Steve wants things. He wants a whole heck of a lot if we’re honest. He wants respect, and to be able to do things ‘normal’ people can do. He wants to be able to pick up girls like Bucky - not neccessarily because that’s what he wants, but because that’s what he’s suPPOSED to be able to do. He wants to be taken seriously. He wants to be able to actually help people and not just end up beaten up and bloodied getting saved by his able-bodied best friend. But he doesn’t ever voice any of this because he doesn’t get to.

Steve takes all his wants, his desires, and puts them into helping other people, not because he blindly thinks it’s right, but because it’s what he SHOULD do. He knows what’s right and wrong. Oh, he knows.

He’s wrong, he has to work at being right.

He has to prove to himself that he’s worthy. He has nothing to prove to anyone else. Fuck everyone else. Steve lost his ability to give a fuck about what other people think a long time ago. Had it beaten and squashed and pitied out of him. The only person Steve has to prove anything to is himself, and maybe Bucky. But Bucky is easy to please. Bucky thinks Steve could hang the moon and light the world with his goodness. Steve Rogers however, is impossible to please. Steve is never going to be good enough for himself. Ever. Period. He’s spent too long not being good enough and listening to what really goes on in Steve Rogers’ head

Like. Oh man. This is such a great jumping off point, the whole box thing. You literally…you can’t …Steve is a good person. He is, would be, if he hadn’t been given such a hard lot in life, he’d probably have been one of those people who is jovial and funny - like Bucky but dare I say, better because Bucky has something of a darkness in him that Steve doesn’t - could never - possess. But he’s put all the good parts on the outside of himself to hide the bad parts until the good has been worn down to threads while the bad stays huddled up and protected until it’s all he can see.

And Erskine sees what Bucky sees.

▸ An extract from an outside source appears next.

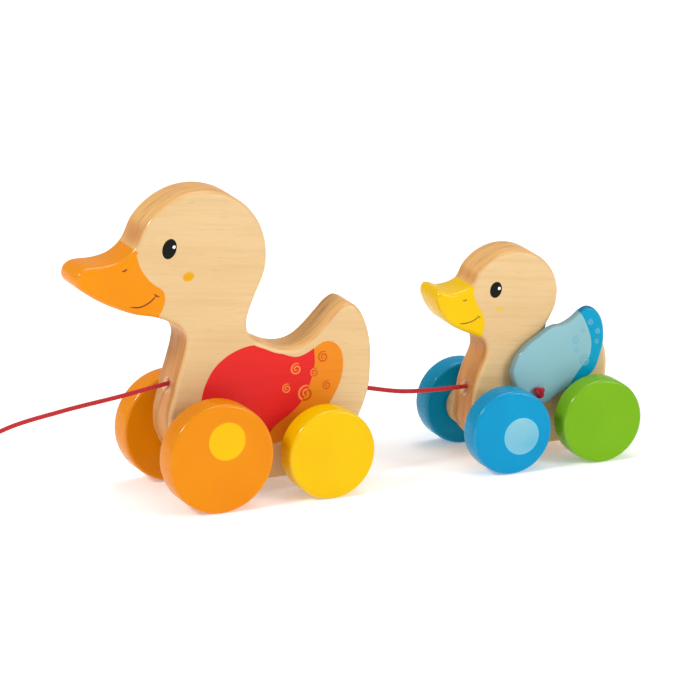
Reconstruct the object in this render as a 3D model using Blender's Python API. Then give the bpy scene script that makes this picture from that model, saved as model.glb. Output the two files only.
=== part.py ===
"""A wooden pull-along toy: a mother duck on four wheels pulls a duckling on four wheels.

Lengths in this file are millimetres and turn into metres when a mesh is made. The ducks face -X,
+Z is up and y = 0 is the middle plane of both ducks. x = 0 is the middle of the toy's length.
Outlines are (x, z) points, with x counted from that duck's own front axle and z from the floor.
"""

import math

import bmesh
import bpy
from mathutils import Matrix, Vector

MM = 0.001
GAP = 0.3  # left between pieces that touch

# Driving sizes
MOTHER_X = -80.45  # front axle of the mother
DUCKLING_X = 74.95  # front axle of the duckling
BODY_HALF = 11.0  # half the thickness of both duck boards
BODY_ROUND = 2.5  # rounding of the boards' edges
WHEEL_IN = 22.0  # |y| of every wheel's inner face
WHEEL_ROUND = 1.8
WHEEL_BORE_DEEP = 9.0
CORD = 2.2  # diameter

MOTHER_AXLE_R = 4.0
MOTHER_WHEEL_WIDE = 14.0
MOTHER_FRONT = (0.0, 27.5)  # axle position, the height is also the wheel's radius
MOTHER_REAR = (58.6, 22.5)

DUCKLING_AXLE_R = 3.5
DUCKLING_WHEEL_WIDE = 13.0
DUCKLING_FRONT = (0.0, 21.2)
DUCKLING_REAR = (49.1, 21.2)

SPACER_R = 10.5
CAM_R = 10.2
CAM_OFFSET = 5.0
CAM_HIGH_POINT = math.radians(-129.3)  # seen from the ducks' left, counted from +X towards +Z

WING_IN = BODY_HALF + GAP
WING_THICK = 5.5
WING_ROUND = 1.6
WING_PIVOT = (21.9, 35.1)
FAR_WING_RAISED = math.radians(43.0)  # the right wing rests further up than the left one
KNOT_R = 2.75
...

He sees the good man Steve could have been - could be, IS. But by the time he’s got the serum, and he has the ability to be good, and people actually listen to him, it’s been completely engrained in him he’s not worth listening to.

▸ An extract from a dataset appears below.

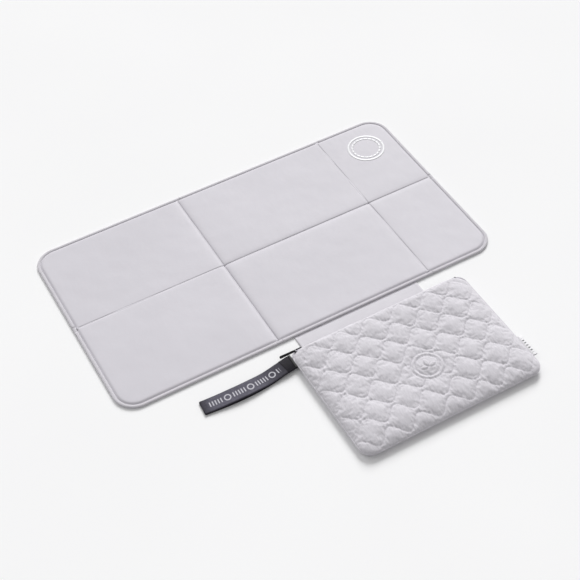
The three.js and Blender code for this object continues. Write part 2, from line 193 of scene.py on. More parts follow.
class Finish:
    """A material under construction: a Principled shader and short calls that add nodes before it."""

    def __init__(self, name, roughness, sheen=0.0, metallic=0.0):
        self.material = bpy.data.materials.new(name)
        self.material.use_nodes = True
        self.tree = self.material.node_tree
        self.inputs = self.tree.nodes["Principled BSDF"].inputs
        self.inputs["Roughness"].default_value = roughness
        self.inputs["Metallic"].default_value = metallic
        self.inputs["Sheen Weight"].default_value = sheen
        self.inputs["Sheen Roughness"].default_value = 0.5
        self.normal = None

    def feed(self, source, target):
        if isinstance(source, Value):
            self.tree.links.new(source.socket, target)
        else:
            target.default_value = source

    def add(self, kind, given, gives=0, **settings):
        """Adds a node. given holds what goes into its inputs, and gives says which output is wanted."""
        made = self.tree.nodes.new(kind)
        for key, value in settings.items():
            setattr(made, key, value)
        for key, value in given.items():
            self.feed(value, made.inputs[key])
        return Value(self, made.outputs[gives])

    def math(self, operation, a, b=0.0):
        return self.add("ShaderNodeMath", {0: a, 1: b}, operation=operation)

    def place(self, scale=(1, 1, 1), turn=0.0):
        """Places on the object in millimetres, stretched by scale."""
        coordinates = self.add("ShaderNodeTexCoord", {}, "Object")
        given = {"Vector": coordinates, "Scale": [s * 1000 for s in scale], "Rotation": (0, 0, turn)}
        return self.add("ShaderNodeMapping", given)

    def split(self, vector):
        made = self.add("ShaderNodeSeparateXYZ", {0: vector}).socket.node
        return [Value(self, made.outputs[k]) for k in (0, 1)]

    def strip(self):
        """Millimetres along a swept strip and across it."""
        return self.split(self.add("ShaderNodeTexCoord", {}, "UV"))

    def noise(self, vector, scale, detail=3.0, roughness=0.5):
        given = {"Vector": vector, "Scale": scale, "Detail": detail, "Roughness": roughness}
        return self.add("ShaderNodeTexNoise", given, "Fac")

    def ramp(self, factor, stops):
        made = self.add("ShaderNodeValToRGB", {"Fac": factor}, "Color")
        elements = made.socket.node.color_ramp.elements
        while len(elements) < len(stops):
            elements.new(0.5)
        for element, (position, colour) in zip(elements, stops):
            element.position = position
            element.color = colour
        return made

    def blotches(self, factor, first, second):
        """Soft changes between two colours."""
        return self.ramp(factor, [(0.3, first), (0.7, second)])

    def mix(self, factor, first, second):
        return self.add("ShaderNodeMix", {"Factor": factor, 6: first, 7: second}, 2, data_type="RGBA")

    def colour(self, source):
        self.feed(source, self.inputs["Base Color"])

    def bump(self, height, distance_mm, strength=1.0):
        """Adds one bump of that depth on top of the bumps already made."""
        given = {"Height": height, "Distance": distance_mm * MM, "Strength": strength}
        if self.normal is not None:
            given["Normal"] = self.normal
        self.normal = self.add("ShaderNodeBump", given)

    def weave(self, vector, pitch_mm, depth_mm, strength):
        """A plain weave: threads along X and Y that pass over each other by turns."""
        x, y = self.split(vector)
        self.bump((x.ribs(2 * pitch_mm) * y.ribs(2 * pitch_mm)).level(), depth_mm, strength)

    def done(self):
        if self.normal is not None:
            self.feed(self.normal, self.inputs["Normal"])
        return self.material


def cloth(name, colour, roughness, weave_mm, depth_mm):
    """Plain woven cloth with broad, faint changes of tone and finer flecks."""
    made = Finish(name, roughness, sheen=0.15)
    place = made.place()
    base = made.blotches(made.noise(place, 0.012, 4), shade(colour, 0.96), shade(colour, 1.02))
    made.colour(made.mix(made.noise(place, 1.3, 2) * 0.16, base, shade(colour, 0.82)))
    made.bump(made.noise(place, 0.09, 4), 0.35, 0.5)
    made.weave(place, weave_mm, depth_mm, 0.6)
    return made.done()


def coated_cover():
    """Wipeable coating over a fine weave: smooth, softly shiny, with faint handling creases."""
    colour = srgb(208, 205, 212)
    made = Finish("coated_cover", 0.58, sheen=0.1)
    place = made.place()
    base = made.blotches(made.noise(place, 0.006, 3), shade(colour, 0.965), shade(colour, 1.02))
    scuff = made.noise(made.place((1, 0.25, 1), turn=0.5), 0.22, 5, 0.65)
    made.colour(made.mix(scuff * 0.12, base, shade(colour, 0.86)))
    made.feed(scuff * 0.14 + 0.52, made.inputs["Roughness"])
    made.bump(made.noise(place, 0.035, 4, 0.55), 0.7, 0.35)
    made.weave(place, 0.55, 0.03, 0.35)
    return made.done()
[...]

((And of course there’s Bucky - who has always listened to Steve. Who has been the thing that keeps Steve from thinking he really is completely worthless and giving up. Arguably I think REALLY arguably, Bucky is the person that makes Steve want to be who we know as Steve Rogers. (And if we really want to get into unhealthy psychosis we could talk about how if he weren’t ACTUALLY ALREADY THAT and he didn’t just need someone to believe it to be true, we could talk about how that’s really unhealthy, living for someone else like that. But Steve is that. He is. And Bucky saw it before the world stomped it down completely and it’s his most treasured possiession, Steve’s goodness.)))

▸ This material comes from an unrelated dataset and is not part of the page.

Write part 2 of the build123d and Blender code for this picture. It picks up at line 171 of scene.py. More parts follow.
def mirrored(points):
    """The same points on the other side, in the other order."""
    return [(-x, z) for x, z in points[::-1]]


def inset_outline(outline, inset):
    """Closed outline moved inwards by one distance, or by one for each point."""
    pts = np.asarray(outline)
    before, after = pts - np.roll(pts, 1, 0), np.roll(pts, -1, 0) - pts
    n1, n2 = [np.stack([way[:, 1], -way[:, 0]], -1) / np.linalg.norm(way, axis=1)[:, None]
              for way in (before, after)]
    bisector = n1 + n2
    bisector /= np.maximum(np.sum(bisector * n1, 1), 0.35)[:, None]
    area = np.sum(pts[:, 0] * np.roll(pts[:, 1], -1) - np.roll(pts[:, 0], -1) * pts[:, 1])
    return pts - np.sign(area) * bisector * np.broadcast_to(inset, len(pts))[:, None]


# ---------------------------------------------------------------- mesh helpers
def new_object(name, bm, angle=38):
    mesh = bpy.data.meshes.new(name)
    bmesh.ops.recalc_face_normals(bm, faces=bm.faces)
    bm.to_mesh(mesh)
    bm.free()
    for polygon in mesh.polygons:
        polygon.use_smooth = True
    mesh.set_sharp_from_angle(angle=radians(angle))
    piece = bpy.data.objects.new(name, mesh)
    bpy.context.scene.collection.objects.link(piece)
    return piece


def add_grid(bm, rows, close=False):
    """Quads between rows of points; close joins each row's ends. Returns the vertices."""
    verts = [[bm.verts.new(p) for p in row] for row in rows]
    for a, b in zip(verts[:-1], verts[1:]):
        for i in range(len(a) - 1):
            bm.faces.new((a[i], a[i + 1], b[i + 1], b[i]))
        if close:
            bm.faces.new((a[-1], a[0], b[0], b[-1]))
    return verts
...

But anway, by the time Steve has been given the serum, and after the USO tour (which if anything could make him feel more like a worthless piece of shit than that USO tour I don’t know what it is. For all he tries to pretend he’s making a difference I’d like anyone to tell me he doesn’t physically beat himself up over that every night, especially when he learns what Bucky was doing during that time.) he is just. Completely downtrodden. He’s low - at one of his lowest points ever.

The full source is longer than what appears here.